GPU quota

To create Confidential VM instances with attached NVIDIA GPUs, you must have sufficient GPU quota in your Google Cloud project for the specific GPU type, region, and instance provisioning model that you want to use.

NVIDIA RTX PRO 6000

Confidential VM instances that are based on the G4 machine type use NVIDIA RTX PRO 6000 GPUs and consume GPU quotas based on the instance provisioning model:

  • Standard (on-demand) VM instances: Consume the GPU_FAMILY:NVIDIA_RTX_PRO_6000 quota.

  • Spot VM and Flex-start VM instances: Consume the PREEMPTIBLE_NVIDIA_RTX_PRO_6000_GPUS quota.

Quota requests for NVIDIA RTX PRO 6000 GPUs follow the Google Cloud process. For more information, see View and manage quotas.

NVIDIA H100

Confidential VM instances that are based on the A3 High machine type use NVIDIA H100 GPUs. You need sufficient quota in the following quota types to create a Confidential VM instance with GPU successfully:

  • Preemptible quota for the GPU models that you want to create in each region.
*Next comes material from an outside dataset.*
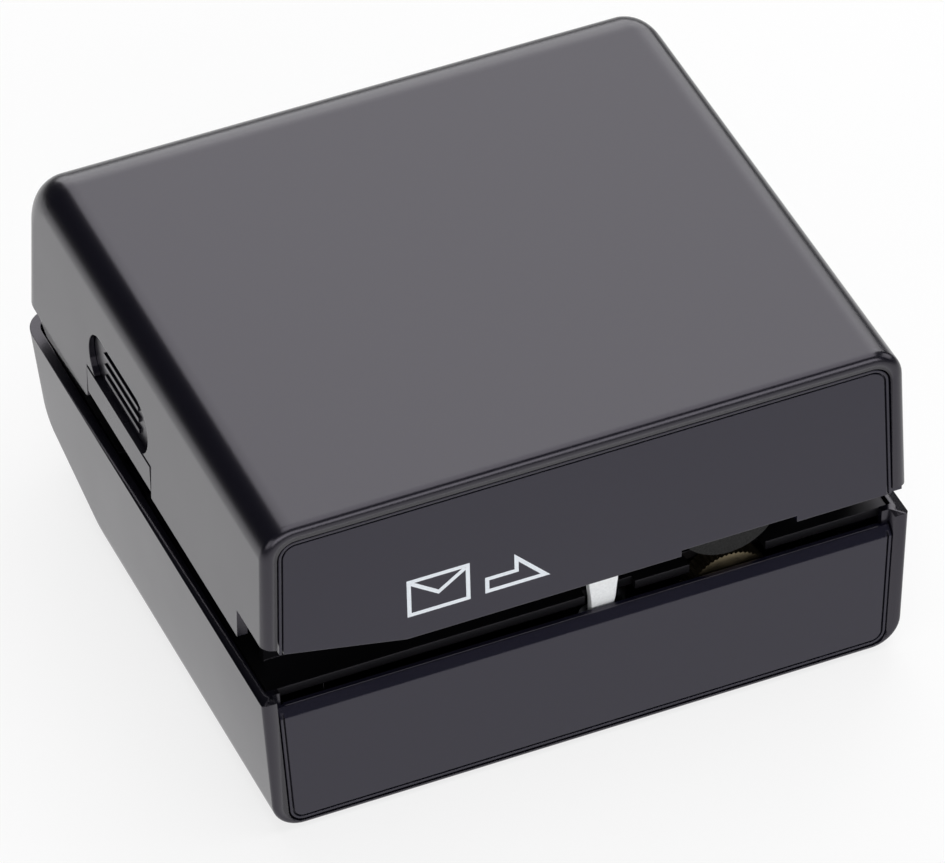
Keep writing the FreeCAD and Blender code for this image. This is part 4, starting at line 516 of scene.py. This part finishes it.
def smooth_copy(node):
    """A merged, smooth copy of a piece of the frame, which stands for it."""
    shape = bmesh.new()
    shape.from_mesh(nodes[node].data)
    bmesh.ops.remove_doubles(shape, verts=shape.verts, dist=MERGE_MM * MM)
    mesh = bpy.data.meshes.new(node + "_merged")
    shape.to_mesh(mesh)
    shape.free()
    mesh.shade_smooth()
    mesh.set_sharp_from_angle(angle=SHARP)
    rough = bpy.data.objects.new(node + "_merged", mesh)
    scene.collection.objects.link(rough)
    lean = rough.modifiers.new("lean", "WEIGHTED_NORMAL")
    lean.mode = "FACE_AREA"
    lean.weight = FACE_WEIGHT
    lean.keep_sharp = True
    made = plain_copy(rough, node + "_smooth")
    bpy.data.objects.remove(rough)
    made.data.materials.clear()
    made.data.materials.append(finish[slot_of[node]])
    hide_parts(node)
    return made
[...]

  • Global quota for the total number of GPUs of all types in all regions.

To request an increase to these GPU quotas, see Request preemptible quota and Request global quota.

Request preemptible quota

To request a regional preemptible NVIDIA H100 GPUs quota increase, do the following:

  1. In the Google Cloud console, go to the Quotas page.

    Go to Quotas

  2. In the Filter box, enter PREEMPTIBLE_NVIDIA_H100_GPUS, and then press the Enter or Return key.

  3. In the Dimensions column of the table, find the row with the region whose quota you want to increase.

  4. In that row, click More actions, and then click Edit quota.

  5. In the Quota changes pane, enter the number of GPUs you want in the New value box.

  6. Click Submit request.

Request global quota

To request a global quota increase, do the following:

  1. In the Google Cloud console, go to the Quotas page.

    Go to Quotas

  2. In the Filter box, enter GPUS_ALL_REGIONS, and then press the Enter or Return key.

  3. In the resulting row, click More actions, and then click Edit quota.

  4. In the Quota changes pane, enter the number of GPUs you want in the New value box.

  5. Click Submit request.

What happens after a quota request

If your quota request is successful, you're sent an approval email. Wait about 15 minutes after you receive the email, and then refresh the Quotas page to check for the updated quota. If the quota still hasn't been updated after 15 minutes, contact Cloud Customer Care.

If your quota request is denied, you might receive an email explaining the next steps you can take. To reapply for more quota, follow the instructions in the email.